Upon arriving the residents were just finishing up with their daily mass service and Kayla the Recreation Coordinator was ready for us to begin. We began with meeting “Ollie” and Maddie singing Roudolph the Red-Nosed Reindeer! He had a genuine smile and deep eyes. At times the technical responsibilities impede the natural beauty of what I am looking at, but on this particular day I was looking further into the lens. I saw past lighting issues or imperfect backgrounds. I trusted my camera to do its job and focused simply on enjoying the lives of those before me. Some welcomed us eagerly and others shied away from the bright flash of the camera. As we greeted and spoke with each resident I instinctively eased into my groove and most of my fears and insecurities subsided. I felt at peace.
Several individuals from that day stood out in my mind xx read my palm …. Xx was proudly wearing her holiday flair, from her hair to her nails. And there was who xx told Kayla and I dirty joke. He made me laugh and it was refreshing to witness the sense of humor and sheer appreciation for life. By now nearly all of my nervousness had subsided, and I was thoroughly caught up in simply enjoying the moment. This is one of my favorite parts of being the one behind the camera, once finding my place I am able to slip away into the oblivion of embracing the gift of life that surrounds me at that given moment.
Most of the residents were on their way to eat their lunch and this is where I captured a few of them. As we left the dining area we entered the last resident room for the day. Upon entering the last room I had little reason to suspect that anything could be different from the rooms, but it was different. Kayla explained to me that this was where their young residents live. Young residents I thought?? Here I met two young ladies who are both living with minimal physical and cognitive abilities. This was a result of them both sustaining severe injuries in separate automobile accidents. Tabitha is 39 (only six years older than me) and Sara who is 23. I thought wait, “This is impossible, I am in a retirement community there cannot be young women in here”… and suddenly it became real. Everything became real, the sound of my own daughter dancing and laughing around me and the silent empty gazes where deafening. How and why does this happen? I had so many questions and initially felt there was so much to feel sad about. My immediate pain is for the families of these beautiful young ladies. While typing this I feel as though a part of me is frozen in that moment, forever praying that their pain and burdens may be lessened.

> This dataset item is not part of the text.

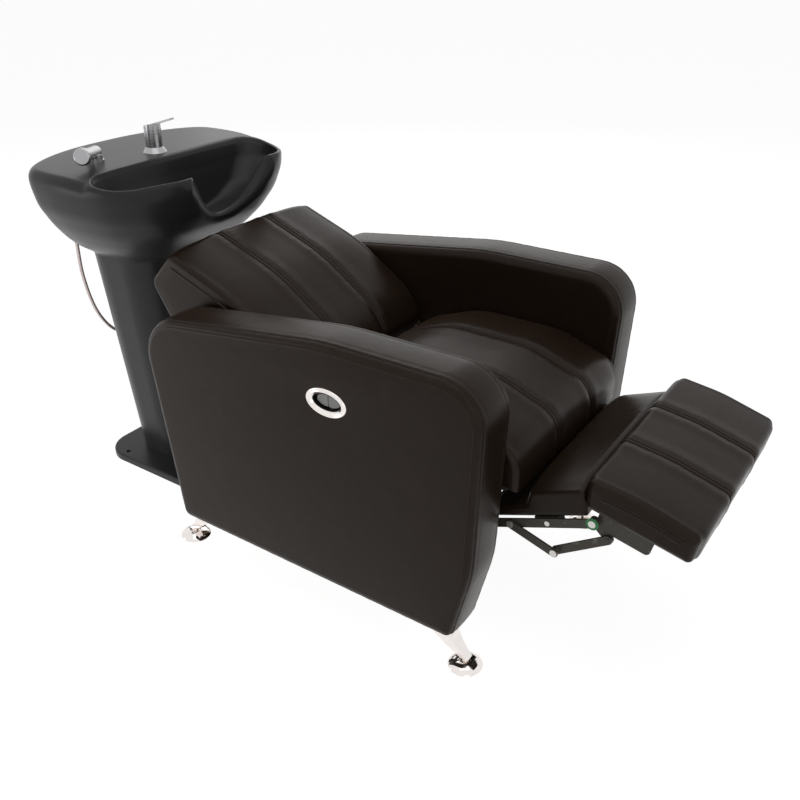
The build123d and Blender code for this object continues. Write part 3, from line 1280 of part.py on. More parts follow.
def hose_radii(points):
    """Largest even bend at each corner: a share of its shorter run over the tangent of half the turn."""
    vectors = [Vector(*b) - Vector(*a) for a, b in zip(points, points[1:])]
    radii = []
    for before, after in zip(vectors, vectors[1:]):
        half_turn = math.radians(before.get_angle(after)) / 2
        radii.append(HOSE_BEND_SHARE * min(before.length, after.length) / math.tan(half_turn))
    return radii


def spray_hose():
    radii = hose_radii(HOSE_POINTS)
    path = FilletPolyline(*HOSE_POINTS, radius=radii)
    start = Plane(origin=path @ 0, z_dir=path % 0)
    hose = sweep(start * Circle(HOSE_RADIUS), path=path)
    print("spray hose radii", [round(radius) for radius in radii], "length", round(path.length))
    print("spray hose volume share of section times length",
          round(hose.volume / (math.pi * HOSE_RADIUS ** 2 * path.length), 4))
    return hose


def gland(point, radius):
    """An upright gland with its lower face at a point."""
    return Pos(*point) * Cylinder(radius, GLAND_LENGTH, align=LOWEST)


def hose_glands():
    """Glands where the two ends of the hose come out of the basin's underside."""
    return joined([gland(end, GLAND_RADIUS) for end in (HOSE_POINTS[0], HOSE_POINTS[-1])])


def supply_hose(side):
    """One supply hose from the tap's tail down the column, with a nut at its foot."""
    high = DECK_Z - TAP_TAIL_LENGTH
    near = side * SUPPLY_SPACING / 2
    far = side * SUPPLY_SPREAD / 2
    points = [
        (near, TAP_Y, high),
        (near, TAP_Y, high - SUPPLY_DROP),
        (far, COLUMN_Y, high - SUPPLY_DROP - SUPPLY_SWING),
        (far, COLUMN_Y, SUPPLY_LOW_Z),
    ]
    hose = round_pipe(points, [SUPPLY_DROP / 2, SUPPLY_DROP], SUPPLY_RADIUS)
    nut = Pos(far, COLUMN_Y, SUPPLY_LOW_Z - SUPPLY_NUT_LENGTH)
    nut *= Cylinder(SUPPLY_NUT_RADIUS, SUPPLY_NUT_LENGTH, align=LOWEST)
    return hose + nut


def inner_hose(high, low):
    """Stretch of the spray hose inside the basin, from a high point to the top of a gland."""
    points = [
        high,
        (high[0], high[1], high[2] - INNER_HOSE_DROP),
        (low[0], low[1], low[2] + INNER_HOSE_RISE),
        low,
    ]
    return round_pipe(points, [INNER_HOSE_DROP / 2, INNER_HOSE_RISE / 2], HOSE_RADIUS)


def inner_hoses():
    """Hot and cold supply hoses and the two hidden stretches of the spray hose."""
    stem_foot = DECK_Z + HOLDER_HEIGHT + SPRAYER_AXIS_RISE - SPRAYER_STEM_LENGTH
    first, last = [(end[0], end[1], end[2] + GLAND_LENGTH) for end in (HOSE_POINTS[0], HOSE_POINTS[-1])]
    to_sprayer = inner_hose((HOLDER_X, HOLDER_Y, stem_foot - SOFT_GAP), first)
    to_tap = inner_hose((0, TAP_Y + TAP_TAIL_RADIUS - HOSE_RADIUS, DECK_Z - TAP_TAIL_LENGTH), last)
    return joined([supply_hose(-1), supply_hose(1), to_sprayer, to_tap])


def build():
    nodes = {}
    nodes.update(arms())
    nodes["seat_cushion"] = seat_cushion()
    nodes["seat_board"] = seat_board()
    board = back_board()
    nodes["back_board"] = board
    nodes["back_cushion"] = back_cushion(board)
    nodes["footrest_pad"] = footrest_pad()
    nodes["footrest_board"] = footrest_board()
    nodes["bridge_pad"] = bridge_pad()
    nodes["bridge_board"] = bridge_board()
    nodes.update(linkage())
    nodes["front_cross_tube"] = cross_tube()
    nodes["rear_stretcher"] = rear_stretcher()
    nodes["handle_bezel"] = handle_bezel()
    nodes["handle_cup"] = handle_cup()
    nodes["handle_paddle"] = handle_paddle()
    nodes["handle_pin"] = handle_pin_solid(HANDLE_PIN_RADIUS)
    nodes["release_cable"] = release_cable()
    nodes.update(legs())
    nodes["base_plate"] = base_plate()
    nodes["column_shell"] = column_shell()
    nodes["access_cover"] = access_cover()
    nodes["connecting_straps"] = connecting_straps()
    nodes["basin"] = basin()
    nodes["drain_fitting"] = drain_fitting()
    nodes["strainer"] = strainer()
    nodes["waste_pipe"] = waste_pipe()
    nodes["tap_body"] = tap_body()
    nodes["tap_cap"] = tap_cap()
    nodes["tap_lever"] = tap_lever()
    nodes["spray_holder"] = spray_holder()
    nodes["hand_sprayer"] = hand_sprayer()
    nodes["spray_hose"] = spray_hose()
    nodes["hose_glands"] = hose_glands()
    nodes["inner_hoses"] = inner_hoses()
    return nodes


os.makedirs("parts", exist_ok=True)
NODES = build()
for node_name, node_shape in NODES.items():
    export_step(node_shape, "parts/" + node_name + ".step")
print(len(NODES), "nodes")
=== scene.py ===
"""Looks of the hair washing bed: a reclining armchair with its footrest out and a pedestal shampoo basin.

Metres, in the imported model's frame. X runs across the chair, -Y is the footrest end, Z is up.
"""

import json
import math

import bpy
import numpy as np
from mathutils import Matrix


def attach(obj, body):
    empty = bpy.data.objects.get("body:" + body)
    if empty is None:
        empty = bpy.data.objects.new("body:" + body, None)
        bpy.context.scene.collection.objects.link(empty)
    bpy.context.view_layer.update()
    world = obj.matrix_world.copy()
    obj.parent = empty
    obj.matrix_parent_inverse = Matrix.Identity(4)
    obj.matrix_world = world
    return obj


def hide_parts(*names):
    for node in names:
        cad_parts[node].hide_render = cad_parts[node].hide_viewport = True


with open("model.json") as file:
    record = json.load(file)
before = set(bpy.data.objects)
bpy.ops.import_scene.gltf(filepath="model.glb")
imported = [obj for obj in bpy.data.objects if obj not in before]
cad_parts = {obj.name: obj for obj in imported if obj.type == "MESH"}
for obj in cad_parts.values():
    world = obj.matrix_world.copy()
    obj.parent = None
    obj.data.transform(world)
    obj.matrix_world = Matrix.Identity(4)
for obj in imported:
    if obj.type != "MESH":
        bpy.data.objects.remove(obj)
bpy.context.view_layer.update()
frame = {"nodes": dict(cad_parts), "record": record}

# Camera, solved from the photograph's vanishing points
CAMERA_PLACE = (-1.442, -1.069, 1.333)
CAMERA_AZIMUTH = math.radians(-55.8)
CAMERA_ELEVATION = math.radians(29.0)
CAMERA_LENS = 39.8
CAMERA_SENSOR = 36.0

# Arms
ARM_FRONT_Y = -0.490
ARM_LENGTH = 0.822
ARM_BASE_Z = 0.107
ARM_HEIGHT = 0.555
ARM_OUTER_X = 0.350
ARM_INNER_X = 0.237
PANEL_DEPTH = 0.012
BAND_DEPTH = 0.012
SEAM_DIP = 0.0022
SHOULDER = 0.020
ARM_COUNT = 520
BAND_ROUND = 0.007
BAND_FLAT = 0.010
BAND_FALL_SHARE = 0.62
BAND_CROWN = 0.0022
BAND_EDGE_STEPS = 8
BAND_FLAT_STEPS = 16
SHOULDER_STEPS = 16
PANEL_STITCH_STEP = 12
PANEL_STITCH_LEAN = (0.55, 0.85)
PANEL_EDGE_TUCK = 0.004
PANEL_FACE_START = 0.975
PANEL_FACE_RINGS = 34
PANEL_MIDDLE_SHARE = 0.02
OUTER_SWELL = 0.0022
INNER_SWELL = 0.0008
ARM_STITCH_START = 0.02
# Grooves: distance from the seam, depth, width
BAND_TOPSTITCH = (0.0105, 0.0009, 0.0016)
PANEL_TOPSTITCH = (0.0105, 0.0008, 0.0013)
# Puckers: seed, waves, height, distance from the seam, reach
BAND_PUCKER = (11, 260.0, 0.00035, 0.004, 0.010)
PANEL_PUCKER = (23, 240.0, 0.0004, 0.005, 0.008)
# Share of the length from the front, share of the height, share of the height as radius
ARM_SHARES = [
    (0.064, 0.000, 0.030),
    (0.016, 0.300, 0.550),
    (0.000, 1.000, 0.155),
    (0.420, 0.995, 1.100),
    (1.008, 0.872, 0.185),
    (0.935, 0.000, 0.040),
]

# Release handle in the outer face of the right arm, as (y, z)
HANDLE_PLACE = np.array([-0.164, 0.545])
HANDLE_POCKET = np.array([0.0343, 0.0183])
HANDLE_OUTER = np.array([0.047, 0.029])
HANDLE_MOUTH = np.array([0.032, 0.016])
HANDLE_COUNT = 96
RECESS_DEPTHS = (0.0005, 0.006, PANEL_DEPTH)
# Bezel section from the rim to the mouth: share of the way in, height over the panel
HANDLE_SECTION = [
    (0.00, -0.0010),
    (0.00, 0.0014),
    (0.05, 0.0030),
    (0.15, 0.0040),
    (0.26, 0.0036),
    (0.33, 0.0026),
    (0.40, 0.0025),
    (0.47, 0.0036),
    (0.56, 0.0043),
    (0.64, 0.0038),
    (0.74, 0.0020),
    (0.86, 0.0004),
    (0.97, -0.0010),
    (1.00, -0.0016),
    (0.99, -0.0024),
]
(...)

As I watched my own daughter playfully bounce, in and around the room I felt guilty and heartbroken. Then it happen before I ever saw it coming, Madison snuck in between me and Sara. Sara’s head had been propped to her left side, and she had a “Tangled” blanket on her lap, Tangled is one of Madison’s favorite Disney movies and she found that immediate connection with Sara. As Madison appeared before Sara’s tilted vision Sara smiled. It was an honest, but a very real and prominent smile. I clicked the shutter as quick as possible, again forgetting my own pain I had transitioned into realizing that I was witnessing a state of pure beauty. For me was comparable to seeing the smile of my own child for the very first time, it was that real.
When Kayla and I resumed our conversation she explained to me that this was Sara’s first smile in some time. Immediately I felt even incredibly blessed to have been there by her side. Having the camera was simply a bonus. For me seeing Sara smile not only made my day, but it gave me a deeper appreciation for life, new hope and a sense of renewed faith. She reminded me that things may not be as though they appear, and that we all can become distracted of what really matters in life. I don’t know that when we return if she will smile again, but I do know that moment has been forever engraved deep into my soul. Her smile was exactly what I needed to see and feel, on that day before Thanksgiving. There’s not a doubt in my mind I left there a better person.

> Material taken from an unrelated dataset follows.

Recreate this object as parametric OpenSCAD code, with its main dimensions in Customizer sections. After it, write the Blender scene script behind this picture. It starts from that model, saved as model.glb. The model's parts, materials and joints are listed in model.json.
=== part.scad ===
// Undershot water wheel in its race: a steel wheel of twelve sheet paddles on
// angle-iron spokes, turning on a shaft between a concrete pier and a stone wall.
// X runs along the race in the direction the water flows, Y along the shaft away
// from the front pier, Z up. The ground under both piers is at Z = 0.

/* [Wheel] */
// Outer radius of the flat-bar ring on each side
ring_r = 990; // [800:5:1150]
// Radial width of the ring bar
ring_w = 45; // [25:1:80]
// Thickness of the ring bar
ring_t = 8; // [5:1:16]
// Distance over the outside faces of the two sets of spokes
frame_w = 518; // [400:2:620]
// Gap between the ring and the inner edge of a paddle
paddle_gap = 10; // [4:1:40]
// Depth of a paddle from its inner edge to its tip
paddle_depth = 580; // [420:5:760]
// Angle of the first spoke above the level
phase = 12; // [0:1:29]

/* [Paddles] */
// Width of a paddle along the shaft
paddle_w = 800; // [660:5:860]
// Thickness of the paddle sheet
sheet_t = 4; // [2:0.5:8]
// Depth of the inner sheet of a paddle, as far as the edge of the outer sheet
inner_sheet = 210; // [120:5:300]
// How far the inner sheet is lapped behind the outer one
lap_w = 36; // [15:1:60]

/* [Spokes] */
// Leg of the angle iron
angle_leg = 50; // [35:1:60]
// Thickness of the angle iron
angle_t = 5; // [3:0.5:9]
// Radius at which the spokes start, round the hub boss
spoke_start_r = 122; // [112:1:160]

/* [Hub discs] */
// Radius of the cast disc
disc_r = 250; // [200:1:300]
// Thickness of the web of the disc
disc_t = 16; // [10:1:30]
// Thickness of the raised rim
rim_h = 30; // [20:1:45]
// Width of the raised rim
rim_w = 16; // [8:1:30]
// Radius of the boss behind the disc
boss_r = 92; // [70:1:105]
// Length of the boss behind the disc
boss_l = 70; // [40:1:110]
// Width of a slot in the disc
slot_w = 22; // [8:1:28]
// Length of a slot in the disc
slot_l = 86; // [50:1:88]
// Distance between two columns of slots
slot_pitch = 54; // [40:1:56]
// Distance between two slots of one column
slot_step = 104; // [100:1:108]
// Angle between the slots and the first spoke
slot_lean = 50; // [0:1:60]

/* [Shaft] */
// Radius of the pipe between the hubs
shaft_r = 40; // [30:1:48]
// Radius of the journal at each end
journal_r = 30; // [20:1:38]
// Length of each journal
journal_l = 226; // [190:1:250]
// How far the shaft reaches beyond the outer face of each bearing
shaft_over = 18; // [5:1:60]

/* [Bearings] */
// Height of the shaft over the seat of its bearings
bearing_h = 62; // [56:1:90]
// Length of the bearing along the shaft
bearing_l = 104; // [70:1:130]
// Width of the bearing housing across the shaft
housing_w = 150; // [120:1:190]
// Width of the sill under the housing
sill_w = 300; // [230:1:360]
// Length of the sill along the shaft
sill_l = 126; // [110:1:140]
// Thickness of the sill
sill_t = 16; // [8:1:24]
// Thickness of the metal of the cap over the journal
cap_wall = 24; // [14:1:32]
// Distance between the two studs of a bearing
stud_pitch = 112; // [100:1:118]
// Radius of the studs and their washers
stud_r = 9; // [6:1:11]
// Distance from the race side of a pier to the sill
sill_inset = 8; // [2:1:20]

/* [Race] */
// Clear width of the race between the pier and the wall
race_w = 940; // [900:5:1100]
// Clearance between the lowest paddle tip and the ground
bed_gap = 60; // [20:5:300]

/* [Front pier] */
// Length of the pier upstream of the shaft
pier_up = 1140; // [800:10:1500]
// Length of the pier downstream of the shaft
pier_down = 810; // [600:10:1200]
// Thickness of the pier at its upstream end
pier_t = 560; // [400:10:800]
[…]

Thursday morning as we awoke, my family decided to go to the Thanksgiving mass, which was a new tradition for us. I will readily admit that I was excited to be the instigator of this new tradition in our quaint family of three. Although we sat in a different spot than we would for our normal Sunday services, I felt such a deep connection to the Lord and to what our, Priest Father Ritchie, was saying. He spoke firmly, but with purpose reminding those in attendance of our obligations to simply be thankful and be appreciative. One point in particular he made was that we begin to feel “entitled”. He couldn’t be more right. It was all I could do to keep from crying, and apparently I didn’t do that great of a job of fighting the tears back because at one point my husband asked if I was okay and I nodded. I was okay because they were tears of humiliation, appreciation and joy. While trying to complete a wall of memories and honor… I had let down a different wall and had let God in. As much as it hurts and as hard it is to accept that there aren’t any guarantees in life, I would much rather feel it all love and pain – than nothing at all.
The pleasant combination of having had the opportunity to take photos with some great people and being blessed with the seemingly-personalized gospel on Thanksgiving has resulted in a happier me, inside and out. As a young adult and parent I am learning that life in itself is the biggest uncertainty we are faced with. There is so much joy and happiness, but with it comes grief and pain. This has been an obstacle that I’ve yet been able to fully wrap my mind around. Having spent many years struggling with anxiety and worry, I am slowly beginning to accept that it is not my purpose to understand life. And through the guidance of my faith I am quite optimistic that my purpose is to: appreciate life, be grateful for it, and simply smile for all the blessings. Call it cliché or whatever you wish, but I would have never imagined that something as small as a smile could brighten even the darkest of days, or make such a profound change in the life of a complete stranger. Whether you have lost someone dear to you, have followed a broken path in life, or perhaps have even lost yourself then I will share these few words with you …..SMILE because if Sara can smile, then so should we all!